4.12.09

Ele há coisas do diabo: o Machado fez uma lipoaspiração e caiu em coma



A ditadura da estética. Agiganta-se, de mão dada com a modernidade que avança com o tempo e a tecnologia que cavalga em cada manhã que desponta. Dir-se-ia que somos cada vez mais apenas o papel de embrulho que o nosso corpo é. Diríamos, se fôssemos todos de um lirismo desarmante, que só interessa cuidar do aspecto exterior. Por ser um espelho do que buscamos nos outros: a sua exterioridade, o fino verniz que esconde o resto, uma sombria devastação do nada que habita na imensa maioria de nós. Nesta altura, descerrava-se a lápide com o obituário das cirurgias estéticas. Por serem penhores da batota que transforma os corpos em santuários de artificialidade, talvez o retrato fiel de quem se mete nesses corpos transformados.

Não quero exibir, outra vez, o pretensiosismo de um direito à diferença, como se tivesse apenas um prazer contestatário e gratuito de dissidir. Nem quero as alcáçovas da sobranceria por mostrar que não pertenço à imensa maioria, nem me considero acantonado no rebanho dos líricos. Descontando: não consigo dar para o peditório muito moralista que se assanha contra a doença da modernidade que é colocar a afoita tecnologia ao serviço de corpos que se transformam pelos bisturis de especialistas (e charlatães, a acreditar na advertência da ordem dos médicos).

Fez-se notícia porque uma figura pública se deitou na marquesa para uma lipoaspiração e, uns dias mais tarde, uma infecção generalizada atirou-o para coma. Não se deseja o mal a ninguém – de dedo em riste, moralistas de serviço já adivinham o resto do raciocínio: eu só digo que incidentes pós-operatórios destes devem acontecer ocasionalmente com figuras públicas. O mercado fica mais transparente. Ficamos conscientes dos riscos, da probabilidade da sua ocorrência. Não vamos ao engano para a sala de operações. Nem ficamos admirados se houver complicações que nos atirem para um estado semi-vegetativo. Era o que se passava se estas coisas só acontecessem a pessoas anónimas. Os problemas e os riscos também não saíam do anonimato.

De regresso à recusa do moralismo que povoa a reprovação das cirurgias estéticas. Somos todos catedráticos quando mandamos palpites sobre a vida dos outros. Que elevada proficiência de análise quando peroramos sobre os tropeções dos outros. Que mania de julgar os outros pelo que fazem, ou dizem, ou são, sempre que tudo isso remete às muito individuais opções que só pertencem à esfera íntima de cada um. Eu fazia uma operação estética? Não. E não é por ser dispendioso e encontrar outras utilidades mais compensadoras para o meu dinheiro. É porque estou bem dentro do corpo que trago.
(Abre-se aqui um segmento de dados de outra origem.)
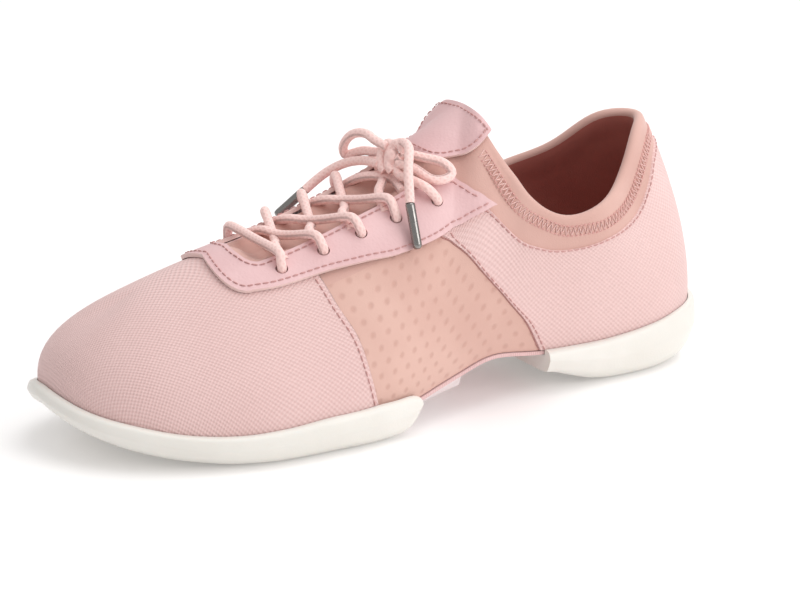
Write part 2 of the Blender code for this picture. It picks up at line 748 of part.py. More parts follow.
def build_insole():
    def profile(stations):
        bed = bed_height(stations)
        out = 0.0 * bed - (CANVAS_STEP + WALL + INSOLE_MARGIN)
        return np.stack(
            [
                edge_points(stations, out - INSOLE_EDGE, bed + INSOLE),
                edge_points(stations, out, bed + INSOLE - INSOLE_EDGE),
                edge_points(stations, out, bed),
            ],
            axis=1,
        )

    return section_solid("insole", np.linspace(0.0, TOE, 29), profile, 1, "lining")


# Overlays on the upper


def strip_solid(name, stations, low, high, rows, lift, thickness, sunk=True):
    """A leather sheet over both sides between two shares at each station, welded along the ridge."""
    count = len(stations)
    t = np.repeat(stations, rows + 1)
    f = np.tile(np.linspace(0.0, 1.0, rows + 1), count)
    s = np.repeat(low, rows + 1) * (1.0 - f) + np.repeat(high, rows + 1) * f
    both_t = np.concatenate([t, mirror(t)])
    both_s = np.concatenate([s, s])
    points = last_point(both_t, both_s)
    under = skin(both_t, both_s, np.full(len(both_t), lift), sunk)
    over = skin(both_t, both_s, np.full(len(both_t), lift + thickness), sunk)
    grid = np.arange(count * (rows + 1)).reshape(count, rows + 1)
    faces = []
    for i in range(count - 1):
        for j in range(rows):
            square = [grid[i, j], grid[i + 1, j], grid[i + 1, j + 1], grid[i, j + 1]]
            faces.append(square[::-1])
            faces.append([k + grid.size for k in square])
    kept, faces, index = weld(points, faces)
    outer = np.zeros_like(kept)
    inner = np.zeros_like(kept)
    for i, j in enumerate(index):
        outer[j] = over[i]
        inner[j] = under[i]
    points, faces = sheet_solid(kept, faces, outer, inner)
    return make(name, points, faces, "leather")


def build_eyestay():
    rear = EYESTAY_LOW[0][0]
    legs = np.concatenate([np.linspace(rear, 8.3, 10), np.linspace(8.3, SLOT_BEND, 12)[1:]])
    bend = np.linspace(0.0, 0.5 * math.pi, 6)[1:]
    slot = SLOT_BEND + (SLOT_FRONT - SLOT_BEND) * np.sin(bend)
    front = FRONT_BEND + (EYESTAY_FRONT - FRONT_BEND) * np.sin(np.linspace(0.0, 0.5 * math.pi, 9)[1:])
    front = front[front > SLOT_FRONT + 0.02]
    stations = np.concatenate([legs, slot, front])
    low, high = [], []
    low_end = EYESTAY_LOW[-1][1]
    throat_end = EYESTAY_THROAT[-1][1]
    for t in stations:
        turn = np.clip((t - FRONT_BEND) / (EYESTAY_FRONT - FRONT_BEND), 0.0, 1.0)
        low.append(1.0 - (1.0 - low_end) * math.sqrt(1.0 - turn**2) if turn > 0.0 else read(EYESTAY_LOW, t))
        turn = np.clip((t - SLOT_BEND) / (SLOT_FRONT - SLOT_BEND), 0.0, 1.0)
        high.append(1.0 - (1.0 - throat_end) * math.sqrt(1.0 - turn**2) if turn > 0.0 else read(EYESTAY_THROAT, t))
    made = strip_solid("eyestay", stations, np.array(low), np.array(high), 3, CLEARANCE, EYESTAY)
    for number, (station, share) in enumerate(EYELETS, 1):
        for side, t in (("outer", station), ("inner", float(mirror(station)))):
            drill(made, f"eyelet_cutter_{side}_{number}", t, share)
    return made


def drill(piece, name, station, share):
    """Cuts one round hole straight through the eyestay."""
    low = skin([station], [share], [-DRILL_BELOW])[0]
    high = skin([station], [share], [DRILL_ABOVE])[0]
    mesh = bpy.data.meshes.new(name)
    bm = bmesh.new()
    bmesh.ops.create_cone(
        bm, cap_ends=True, segments=12, radius1=EYELET_HOLE / 2, radius2=EYELET_HOLE / 2,
        depth=float(np.linalg.norm(high - low)),
    )
    bm.to_mesh(mesh)
    bm.free()
    cutter = bpy.data.objects.new(name, mesh)
    cutter.location = Vector((high + low) / 2)
    cutter.rotation_mode = "QUATERNION"
    cutter.rotation_quaternion = Vector(high - low).to_track_quat("Z", "Y")
    cutter.hide_render = True
    cutter.display_type = "WIRE"
    bpy.context.scene.collection.objects.link(cutter)
    cut = piece.modifiers.new(name, "BOOLEAN")
    cut.operation = "DIFFERENCE"
    cut.solver = "EXACT"
    cut.object = cutter


def build_tab():
    first, last = TAB_LOW[0][0], TAB_LOW[-1][0]
    stations = np.concatenate([np.linspace(first, TONGUE, 9), np.linspace(TONGUE, last, 7)[1:]])
    low = np.array([read(TAB_LOW, t) for t in stations])
    high = np.where(stations < TONGUE, 0.99, 1.0)
    return strip_solid("tongue_tab", stations, low, high, 3, 2.0 * CLEARANCE, TAB, sunk=False)


# Laces


def smooth_route(route, spacing):
    """Points at an even spacing on a smooth curve through the route's own points."""
    count = len(route)
    places = np.linspace(0.0, count - 1, 24 * (count - 1) + 1)
    fine, _ = spline(route, places, False)
    lengths = np.concatenate([[0.0], np.cumsum(np.linalg.norm(np.diff(fine, axis=0), axis=1))])
    steps = max(1, round(lengths[-1] / spacing))
    wanted = np.linspace(0.0, lengths[-1], steps + 1)
    return np.column_stack([np.interp(wanted, lengths, fine[:, i]) for i in range(3)])


def halved(route):
    """The route with the middle of each stretch added, so that the curve through it doesn't swing out."""
    points = [route[0]]
    for a, b in zip(route, route[1:]):
        points += [0.5 * (a + b), b]
    return points


def clear_of_knot(route):
    """The part of a smooth route that lies outside the knot."""
    fine = smooth_route(route, 0.0002)
    free = np.linalg.norm(fine - np.array(KNOT), axis=1) > KNOT_RADIUS + 2.0 * CLEARANCE
    return fine[free]


def cord(name, route, diameter, colour):
    """A free stretch of lace or an aglet, as a bevelled curve."""
    fine = clear_of_knot(route)
    lengths = np.concatenate([[0.0], np.cumsum(np.linalg.norm(np.diff(fine, axis=0), axis=1))])
    steps = max(1, round(lengths[-1] / (CORD_STEP * diameter)))
    wanted = np.linspace(0.0, lengths[-1], steps + 1)
    points = np.column_stack([np.interp(wanted, lengths, fine[:, i]) for i in range(3)])
    curve = bpy.data.curves.new(name, "CURVE")
    curve.dimensions = "3D"
    curve.bevel_depth = diameter / 2
    curve.bevel_resolution = 2
    curve.use_fill_caps = True
    line = curve.splines.new("POLY")
    line.points.add(len(points) - 1)
    for point, place in zip(line.points, points):
        point.co = (*place, 1.0)
    curve.materials.append(material(colour))
    made = bpy.data.objects.new(name, curve)
    bpy.context.scene.collection.objects.link(made)
    return made


def tube_mesh(name, path, diameter):
    """A closed eight-sided tube along a path that lies over the instep."""
    path = np.array(path)
    along = np.gradient(path, axis=0)
    along /= np.linalg.norm(along, axis=1)[:, None]
    side = np.cross(along, (0.0, 0.0, 1.0))
    side /= np.linalg.norm(side, axis=1)[:, None]
    up = np.cross(side, along)
    sides = 8
    points, faces = [], []
    for place, x, y in zip(path, side, up):
        for k in range(sides):
            angle = 2.0 * math.pi * (k + 0.5) / sides
            points.append(place + 0.5 * diameter * (math.cos(angle) * x + math.sin(angle) * y))
    for i in range(len(path) - 1):
        for k in range(sides):
            m = (k + 1) % sides
            faces.append([i * sides + k, i * sides + m, (i + 1) * sides + m, (i + 1) * sides + k])
    faces.append(list(range(sides))[::-1])
    faces.append([(len(path) - 1) * sides + k for k in range(sides)])
    return make(name, np.array(points), faces, "lace")


def strand_place(place, height):
    """A point off the last at a place, which is a station, a share and whether it is on the outer side."""
    station, share, outer = place
    return skin([station if outer else float(mirror(station))], [share], [height])[0]


def crossing_path(start, end, over_edge, rise):
    """From the slot's edge on one side, over the tongue, to the other side: there it runs over the eyestay
    to an eyelet, or ends under its edge."""
    over = OVER_EYESTAY
    low = 2.0 * CLEARANCE + 0.5 * LACE
    first = strand_place(start, low)
    if not over_edge:
        last = strand_place(end, low)
        middle = over_ridge(0.5 * (first[0] + last[0]), STRAND_HEIGHT[0] + rise)
        return smooth_route([first, middle, last], STRAND_STEP)
    last = strand_place(end, over)
    at_edge = end[0] + 0.2 * (start[0] - end[0])
    edge_place = (at_edge, float(read(EYESTAY_THROAT, at_edge)) - EDGE_INSET, end[2])
    edge = strand_place(edge_place, over + 1.5 * CLEARANCE)
    height = STRAND_HEIGHT[0 if end[2] else 1] + rise
    middle = over_ridge(0.5 * (first[0] + edge[0]), height)
    return smooth_route([*halved([first, middle, edge]), last], STRAND_STEP)


def over_ridge(x, height):
    """The point over the ridge of the tongue at a distance along the shoe."""
    low, high = float(TONGUE), float(TOE)
    for _ in range(30):
        middle = 0.5 * (low + high)
        if skin([middle], [1.0], [height])[0][0] < x:
            low = middle
        else:
            high = middle
    return skin([low], [1.0], [height])[0]


def build_crossings():
    """The bar over the first pair of eyelets, and the crossings from each pair to the next."""
    station, share = EYELETS[0]
    over = OVER_EYESTAY
    sides = [station, float(mirror(station))]
    ends = [skin([t], [share], [over])[0] for t in sides]
    edges = [skin([t], [read(EYESTAY_THROAT, station) - EDGE_INSET], [over + CLEARANCE])[0] for t in sides]
    route = [ends[0], *halved(edges), ends[1]]
    tube_mesh("lace_bar", smooth_route(route, STRAND_STEP), LACE)
    for number, (upper_start, lower_start, rise) in enumerate(CROSSINGS, 1):
        last = number == len(CROSSINGS)
        eyelet = EYELETS[number]
        start = (upper_start, float(read(EYESTAY_THROAT, upper_start)) + UNDER_EDGE, False)
        end = (*LAST_STRAND_END, True)
        upper_path = crossing_path(start, end if last else (*eyelet, True), not last, rise)
        start = (lower_start, float(read(EYESTAY_THROAT, lower_start)) + UNDER_EDGE, True)
        lower_path = crossing_path(start, (*eyelet, False), True, rise)
        made = tube_mesh(f"lace_cross_{number}", upper_path, LACE)
        join_hidden(made, tube_mesh(f"lace_under_{number}", lower_path, LACE))


def build_bow():
    mesh = bpy.data.meshes.new("lace_knot")
    bm = bmesh.new()
    bmesh.ops.create_icosphere(bm, subdivisions=2, radius=KNOT_RADIUS)
    bm.to_mesh(mesh)
    bm.free()
    mesh.shade_smooth()
    mesh.materials.append(material("lace"))
    knot = bpy.data.objects.new("lace_knot", mesh)
    knot.location = KNOT
    bpy.context.scene.collection.objects.link(knot)
    cord("lace_loop_inner", LOOP_INNER, LACE, "lace")
    cord("lace_loop_outer", LOOP_OUTER, LACE, "lace")
    cord("lace_end_inner", END_INNER, LACE, "lace")
    cord("lace_end_outer", END_OUTER, LACE, "lace")
    tail = [strand_place((*place, True), OVER_EYESTAY + 2.5 * CLEARANCE) for place in TAIL_PLACES]
    cord("lace_tail_outer", (*tail, *TAIL_OUTER), LACE, "lace")
    for name, (start, end) in (("aglet_inner", AGLET_INNER), ("aglet_outer", AGLET_OUTER)):
        start, end = np.array(start), np.array(end)
        start = start + (end - start) / np.linalg.norm(end - start) * 2.0 * CLEARANCE
        cord(name, (start, end), AGLET, "metal")


def main():
    clear_scene()
    build_upper()
    build_board()
    build_insole()
    build_lug(build_sole("sole_forefoot", FOREFOOT_ROWS, 24))
    build_sole("sole_heel", HEEL_ROWS, 18)
    build_eyestay()
    build_tab()
    build_crossings()
    build_bow()
    for thing in bpy.data.objects:
        thing.location -= Vector(SHOE_MIDDLE)


main()
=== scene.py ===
import math

import bmesh
import bpy
import numpy as np
from mathutils import Matrix, Vector


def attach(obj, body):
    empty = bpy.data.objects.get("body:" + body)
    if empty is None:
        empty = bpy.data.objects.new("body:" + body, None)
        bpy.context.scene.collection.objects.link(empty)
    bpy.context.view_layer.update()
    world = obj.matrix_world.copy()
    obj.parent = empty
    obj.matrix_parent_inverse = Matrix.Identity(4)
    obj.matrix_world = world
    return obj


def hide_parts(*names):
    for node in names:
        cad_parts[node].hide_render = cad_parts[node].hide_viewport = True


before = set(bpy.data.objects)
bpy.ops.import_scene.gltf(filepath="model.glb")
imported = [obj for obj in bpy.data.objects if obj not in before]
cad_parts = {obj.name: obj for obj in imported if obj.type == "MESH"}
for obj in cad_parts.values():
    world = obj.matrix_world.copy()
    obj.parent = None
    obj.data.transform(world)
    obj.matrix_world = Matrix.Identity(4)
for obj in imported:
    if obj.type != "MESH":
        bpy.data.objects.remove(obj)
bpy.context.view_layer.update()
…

Admito que haja gente, muita gente, que se sente terrivelmente desconfortável dentro dos seus corpos. E se são inventados medicamentos para mascarar sintomas sem curar doenças, é porque a tecnologia que cavalga nas manhãs que despontam também é serviçal do hedonismo dominante. Por maioria de razão, por que não podem as pessoas retocar o corpo se as plásticas caucionam as pazes com os corpos desajustados?

Está na moda (ou na contra-moda, depende da perspectiva) desaprovar as cirurgias plásticas por serem coisas vãs. Vejo-os, nesta altura, ao saberem do que aconteceu a Manuel Machado (um treinador de futebol), esfregando as mãos de contentamento e debitando a sentença certeira que se socorre do lugar-comum: "quem anda à chuva, molha-se". Eu digo que isso é tão certo quanto estes empenhados moralistas só saírem à rua em dias soalheiros.

Esses dogmas ajuízam as modificações estéticas dos corpos como uma batota que contraria a natureza. Este é o mas que daqui atiro: a história da humanidade não é uma constante peleja para domar as forças da natureza? As doenças que deixaram de ser mortais; os medicamentos que suavizam sofrimento; a esperança de vida que se alonga; a imensa dignidade da menor mortalidade infantil; podíamos mudar a agulha: as barragens que domesticam rios selvagens; para atalhar, a parafernália de invenções que tornam a vida mais fácil, com mais bem-estar, mais hedonista. Tudo, mas tudo, é a emergência dos segredos que a humanidade conquista à natureza. Que perde o seu virginal estatuto.

Fazer retoques na estética do corpo não é batota. É uma necessidade para quem a sente.